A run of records
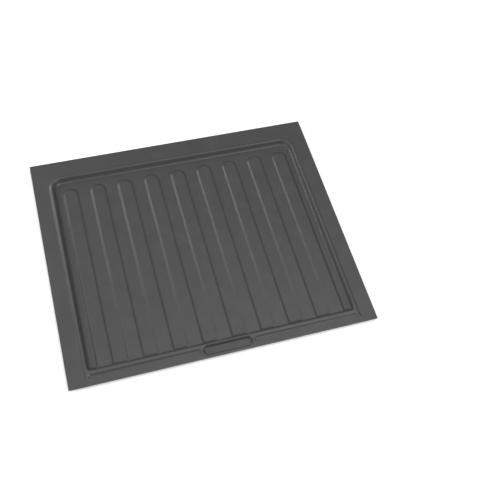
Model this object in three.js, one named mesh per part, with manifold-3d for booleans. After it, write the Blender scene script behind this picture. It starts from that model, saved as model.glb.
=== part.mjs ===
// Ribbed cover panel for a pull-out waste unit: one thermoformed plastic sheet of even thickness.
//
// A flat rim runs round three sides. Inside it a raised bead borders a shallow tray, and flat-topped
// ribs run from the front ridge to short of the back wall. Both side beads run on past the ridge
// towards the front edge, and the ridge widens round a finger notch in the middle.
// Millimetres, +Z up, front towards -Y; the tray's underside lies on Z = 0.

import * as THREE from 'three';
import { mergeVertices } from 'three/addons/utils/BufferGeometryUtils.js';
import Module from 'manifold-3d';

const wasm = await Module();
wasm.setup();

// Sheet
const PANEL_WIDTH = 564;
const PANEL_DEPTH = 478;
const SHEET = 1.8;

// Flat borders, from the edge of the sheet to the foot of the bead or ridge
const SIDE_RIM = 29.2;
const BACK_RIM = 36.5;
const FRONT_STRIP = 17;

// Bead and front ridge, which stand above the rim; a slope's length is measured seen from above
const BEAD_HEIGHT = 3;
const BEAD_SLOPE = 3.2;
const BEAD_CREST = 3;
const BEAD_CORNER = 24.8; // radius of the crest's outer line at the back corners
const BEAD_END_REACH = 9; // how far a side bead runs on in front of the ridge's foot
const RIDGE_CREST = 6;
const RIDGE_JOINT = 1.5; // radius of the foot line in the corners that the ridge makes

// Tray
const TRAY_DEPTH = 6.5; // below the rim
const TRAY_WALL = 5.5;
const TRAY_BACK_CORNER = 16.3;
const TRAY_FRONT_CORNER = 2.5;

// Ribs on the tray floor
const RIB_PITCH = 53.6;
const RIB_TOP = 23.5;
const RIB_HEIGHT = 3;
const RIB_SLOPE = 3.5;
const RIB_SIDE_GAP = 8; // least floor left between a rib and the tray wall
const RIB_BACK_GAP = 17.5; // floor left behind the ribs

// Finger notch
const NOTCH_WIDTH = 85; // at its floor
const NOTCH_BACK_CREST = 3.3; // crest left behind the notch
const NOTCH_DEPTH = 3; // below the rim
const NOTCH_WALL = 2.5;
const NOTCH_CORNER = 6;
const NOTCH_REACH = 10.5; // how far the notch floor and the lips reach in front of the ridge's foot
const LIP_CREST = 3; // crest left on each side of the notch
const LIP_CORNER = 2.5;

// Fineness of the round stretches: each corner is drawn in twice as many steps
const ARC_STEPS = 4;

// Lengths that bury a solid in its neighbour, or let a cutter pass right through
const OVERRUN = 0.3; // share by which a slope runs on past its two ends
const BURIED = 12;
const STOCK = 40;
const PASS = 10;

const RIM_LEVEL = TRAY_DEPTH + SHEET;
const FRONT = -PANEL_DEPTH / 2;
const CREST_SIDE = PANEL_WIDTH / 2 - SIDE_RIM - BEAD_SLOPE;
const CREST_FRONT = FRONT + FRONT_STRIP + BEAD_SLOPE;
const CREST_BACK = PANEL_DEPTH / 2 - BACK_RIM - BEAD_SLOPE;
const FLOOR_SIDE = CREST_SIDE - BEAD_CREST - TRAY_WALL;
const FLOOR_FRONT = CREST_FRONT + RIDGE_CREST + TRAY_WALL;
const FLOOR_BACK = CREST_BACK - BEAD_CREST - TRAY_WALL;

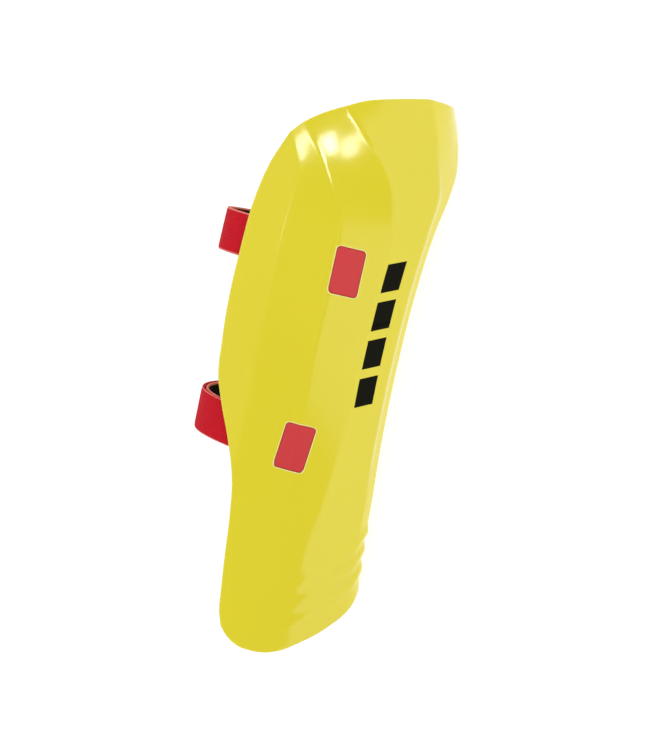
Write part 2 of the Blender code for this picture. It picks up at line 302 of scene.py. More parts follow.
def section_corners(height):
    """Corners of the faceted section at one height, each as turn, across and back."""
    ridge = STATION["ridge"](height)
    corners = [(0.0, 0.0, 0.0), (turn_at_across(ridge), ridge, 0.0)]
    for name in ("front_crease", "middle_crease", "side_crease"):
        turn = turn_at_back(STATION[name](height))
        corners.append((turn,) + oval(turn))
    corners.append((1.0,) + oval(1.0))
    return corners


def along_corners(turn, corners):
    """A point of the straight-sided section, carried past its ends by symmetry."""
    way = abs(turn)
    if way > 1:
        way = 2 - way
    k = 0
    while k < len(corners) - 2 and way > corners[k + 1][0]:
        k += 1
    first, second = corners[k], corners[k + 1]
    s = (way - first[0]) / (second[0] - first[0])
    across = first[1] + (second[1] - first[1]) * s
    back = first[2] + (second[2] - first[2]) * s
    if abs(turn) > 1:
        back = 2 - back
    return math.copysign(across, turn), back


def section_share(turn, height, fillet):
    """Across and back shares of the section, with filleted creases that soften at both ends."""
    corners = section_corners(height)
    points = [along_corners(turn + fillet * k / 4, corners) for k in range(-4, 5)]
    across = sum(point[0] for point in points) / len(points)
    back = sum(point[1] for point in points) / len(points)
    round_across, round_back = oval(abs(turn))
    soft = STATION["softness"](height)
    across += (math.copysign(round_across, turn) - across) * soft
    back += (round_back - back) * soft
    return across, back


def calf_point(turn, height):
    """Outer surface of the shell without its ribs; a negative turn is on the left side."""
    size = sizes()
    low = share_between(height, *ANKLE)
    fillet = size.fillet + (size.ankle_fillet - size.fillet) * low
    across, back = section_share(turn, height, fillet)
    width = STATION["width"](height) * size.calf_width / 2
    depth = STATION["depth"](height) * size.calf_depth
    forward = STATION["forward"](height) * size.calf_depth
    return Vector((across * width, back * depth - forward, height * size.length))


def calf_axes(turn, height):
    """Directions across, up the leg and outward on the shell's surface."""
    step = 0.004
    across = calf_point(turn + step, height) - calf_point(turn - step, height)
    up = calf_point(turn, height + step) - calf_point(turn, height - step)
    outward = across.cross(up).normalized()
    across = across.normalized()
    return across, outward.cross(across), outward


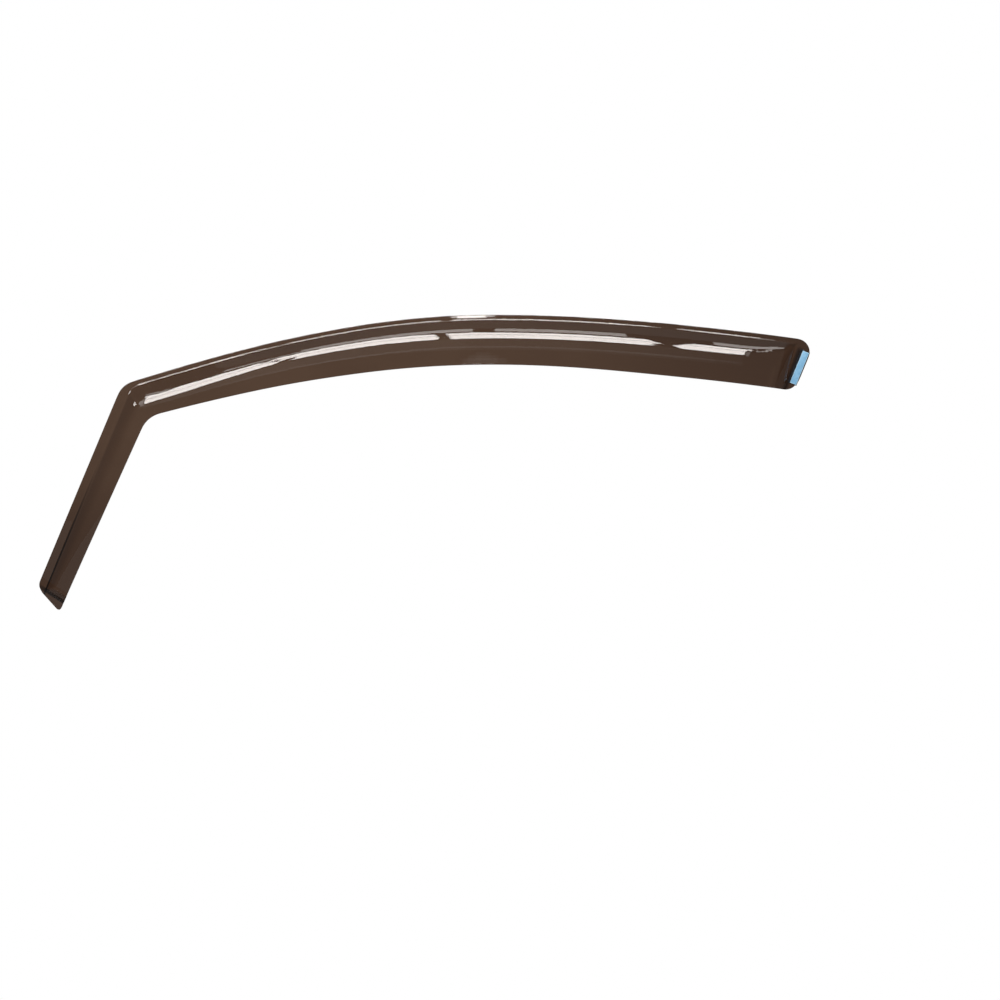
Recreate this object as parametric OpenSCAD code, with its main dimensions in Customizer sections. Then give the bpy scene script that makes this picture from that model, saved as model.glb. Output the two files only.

What needs to be done: Restate the whole of the material exactly.

Result for this task:
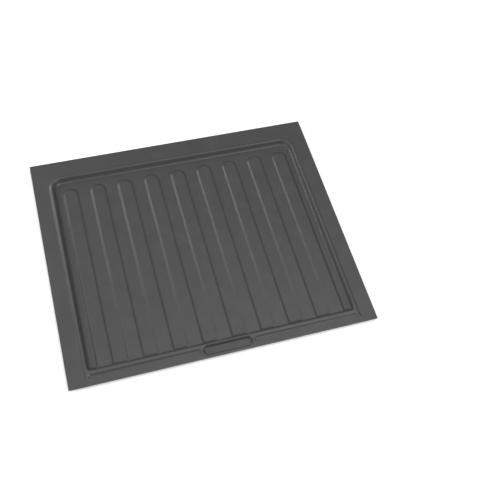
Model this object in three.js, one named mesh per part, with manifold-3d for booleans. After it, write the Blender scene script behind this picture. It starts from that model, saved as model.glb.
=== part.mjs ===
// Ribbed cover panel for a pull-out waste unit: one thermoformed plastic sheet of even thickness.
//
// A flat rim runs round three sides. Inside it a raised bead borders a shallow tray, and flat-topped
// ribs run from the front ridge to short of the back wall. Both side beads run on past the ridge
// towards the front edge, and the ridge widens round a finger notch in the middle.
// Millimetres, +Z up, front towards -Y; the tray's underside lies on Z = 0.

import * as THREE from 'three';
import { mergeVertices } from 'three/addons/utils/BufferGeometryUtils.js';
import Module from 'manifold-3d';

const wasm = await Module();
wasm.setup();

// Sheet
const PANEL_WIDTH = 564;
const PANEL_DEPTH = 478;
const SHEET = 1.8;

// Flat borders, from the edge of the sheet to the foot of the bead or ridge
const SIDE_RIM = 29.2;
const BACK_RIM = 36.5;
const FRONT_STRIP = 17;

// Bead and front ridge, which stand above the rim; a slope's length is measured seen from above
const BEAD_HEIGHT = 3;
const BEAD_SLOPE = 3.2;
const BEAD_CREST = 3;
const BEAD_CORNER = 24.8; // radius of the crest's outer line at the back corners
const BEAD_END_REACH = 9; // how far a side bead runs on in front of the ridge's foot
const RIDGE_CREST = 6;
const RIDGE_JOINT = 1.5; // radius of the foot line in the corners that the ridge makes

// Tray
const TRAY_DEPTH = 6.5; // below the rim
const TRAY_WALL = 5.5;
const TRAY_BACK_CORNER = 16.3;
const TRAY_FRONT_CORNER = 2.5;

// Ribs on the tray floor
const RIB_PITCH = 53.6;
const RIB_TOP = 23.5;
const RIB_HEIGHT = 3;
const RIB_SLOPE = 3.5;
const RIB_SIDE_GAP = 8; // least floor left between a rib and the tray wall
const RIB_BACK_GAP = 17.5; // floor left behind the ribs

// Finger notch
const NOTCH_WIDTH = 85; // at its floor
const NOTCH_BACK_CREST = 3.3; // crest left behind the notch
const NOTCH_DEPTH = 3; // below the rim
const NOTCH_WALL = 2.5;
const NOTCH_CORNER = 6;
const NOTCH_REACH = 10.5; // how far the notch floor and the lips reach in front of the ridge's foot
const LIP_CREST = 3; // crest left on each side of the notch
const LIP_CORNER = 2.5;

// Fineness of the round stretches: each corner is drawn in twice as many steps
const ARC_STEPS = 4;

// Lengths that bury a solid in its neighbour, or let a cutter pass right through
const OVERRUN = 0.3; // share by which a slope runs on past its two ends
const BURIED = 12;
const STOCK = 40;
const PASS = 10;

const RIM_LEVEL = TRAY_DEPTH + SHEET;
const FRONT = -PANEL_DEPTH / 2;
const CREST_SIDE = PANEL_WIDTH / 2 - SIDE_RIM - BEAD_SLOPE;
const CREST_FRONT = FRONT + FRONT_STRIP + BEAD_SLOPE;
const CREST_BACK = PANEL_DEPTH / 2 - BACK_RIM - BEAD_SLOPE;
const FLOOR_SIDE = CREST_SIDE - BEAD_CREST - TRAY_WALL;
const FLOOR_FRONT = CREST_FRONT + RIDGE_CREST + TRAY_WALL;
const FLOOR_BACK = CREST_BACK - BEAD_CREST - TRAY_WALL;

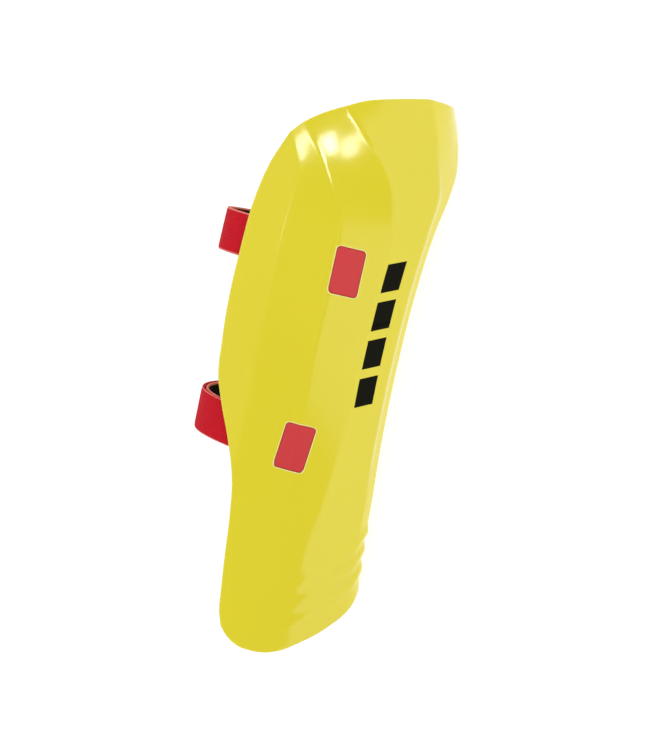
Write part 2 of the Blender code for this picture. It picks up at line 302 of scene.py. More parts follow.
def section_corners(height):
    """Corners of the faceted section at one height, each as turn, across and back."""
    ridge = STATION["ridge"](height)
    corners = [(0.0, 0.0, 0.0), (turn_at_across(ridge), ridge, 0.0)]
    for name in ("front_crease", "middle_crease", "side_crease"):
        turn = turn_at_back(STATION[name](height))
        corners.append((turn,) + oval(turn))
    corners.append((1.0,) + oval(1.0))
    return corners


def along_corners(turn, corners):
    """A point of the straight-sided section, carried past its ends by symmetry."""
    way = abs(turn)
    if way > 1:
        way = 2 - way
    k = 0
    while k < len(corners) - 2 and way > corners[k + 1][0]:
        k += 1
    first, second = corners[k], corners[k + 1]
    s = (way - first[0]) / (second[0] - first[0])
    across = first[1] + (second[1] - first[1]) * s
    back = first[2] + (second[2] - first[2]) * s
    if abs(turn) > 1:
        back = 2 - back
    return math.copysign(across, turn), back


def section_share(turn, height, fillet):
    """Across and back shares of the section, with filleted creases that soften at both ends."""
    corners = section_corners(height)
    points = [along_corners(turn + fillet * k / 4, corners) for k in range(-4, 5)]
    across = sum(point[0] for point in points) / len(points)
    back = sum(point[1] for point in points) / len(points)
    round_across, round_back = oval(abs(turn))
    soft = STATION["softness"](height)
    across += (math.copysign(round_across, turn) - across) * soft
    back += (round_back - back) * soft
    return across, back


def calf_point(turn, height):
    """Outer surface of the shell without its ribs; a negative turn is on the left side."""
    size = sizes()
    low = share_between(height, *ANKLE)
    fillet = size.fillet + (size.ankle_fillet - size.fillet) * low
    across, back = section_share(turn, height, fillet)
    width = STATION["width"](height) * size.calf_width / 2
    depth = STATION["depth"](height) * size.calf_depth
    forward = STATION["forward"](height) * size.calf_depth
    return Vector((across * width, back * depth - forward, height * size.length))


def calf_axes(turn, height):
    """Directions across, up the leg and outward on the shell's surface."""
    step = 0.004
    across = calf_point(turn + step, height) - calf_point(turn - step, height)
    up = calf_point(turn, height + step) - calf_point(turn, height - step)
    outward = across.cross(up).normalized()
    across = across.normalized()
    return across, outward.cross(across), outward


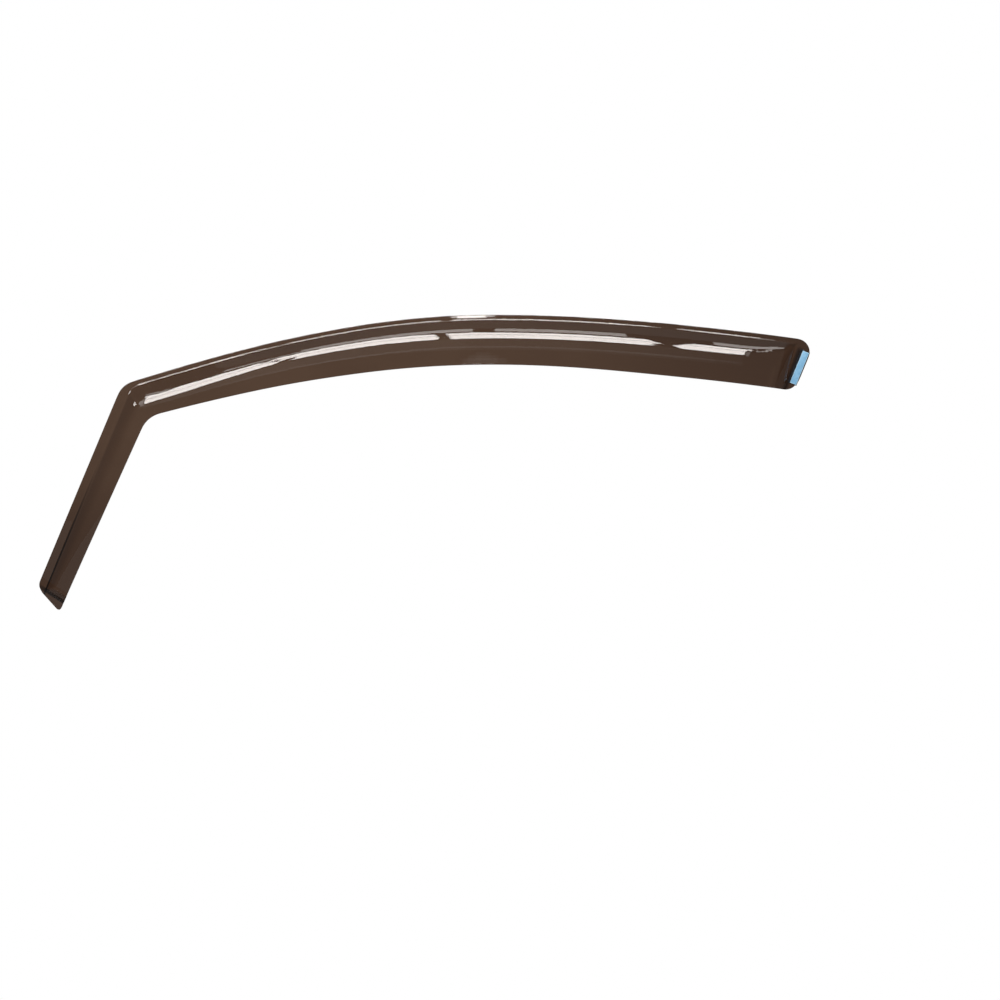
Recreate this object as parametric OpenSCAD code, with its main dimensions in Customizer sections. Then give the bpy scene script that makes this picture from that model, saved as model.glb. Output the two files only.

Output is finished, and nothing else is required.